A continuación, Santo Tomás da la siguiente argumentación para demostrar que el juicio racional y libre, propio del hombre, distinto del juicio natural e instintivo, que se da en los animales, es necesario para que la voluntad humana sea libre: «Cuando se trata de lo contingente, la razón puede tomar direcciones contrarias como se comprueba en los silogismos dialécticos (probables) y en las argumentaciones de la retórica (persuasivas y estéticas). Ahora bien, las acciones particulares son contingentes, y, por tanto, el juicio de la razón sobre ellas puede seguir direcciones diversas, no estando determinado en una sola dirección. Luego, es necesario que el hombre posea libre albedrío, por lo mismo que es racional»[11].
A la inversa, se advierte que, en la escala de los entes, siempre en los grados del entendimiento hay libertad, aunque también en grados proporcionales. «Sólo aquello que tiene entendimiento puede obrar en virtud de un juicio libre, en cuanto que conoce la razón universal del bien por la cual puede juzgar que esto o aquello es bueno. Por consiguiente, dondequiera que haya entendimiento, hay libre albedrío»[12].

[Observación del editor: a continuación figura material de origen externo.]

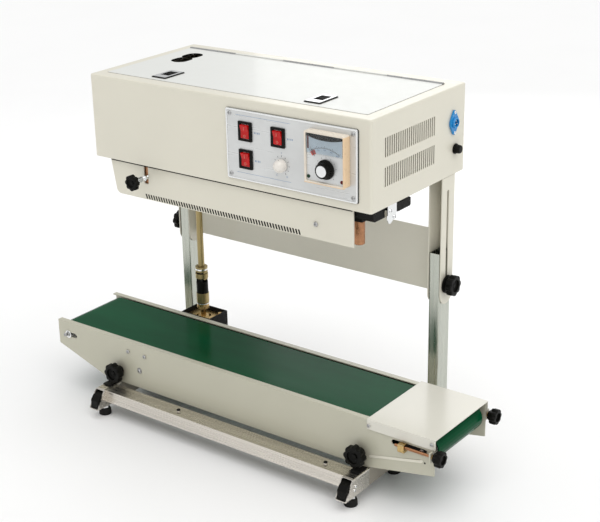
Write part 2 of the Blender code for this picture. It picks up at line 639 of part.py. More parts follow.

Por este motivo, en la Instrucción «Sobre libertad cristiana y liberación» se concluye: «el hombre se hace libre cuando llega al conocimiento de lo verdadero, y esto —prescindiendo de otras fuerzas— guía su voluntad. La liberación en vistas de un conocimiento de la verdad, que es la única que dirige la voluntad, es condición necesaria para una libertad digna de este nombre»[13].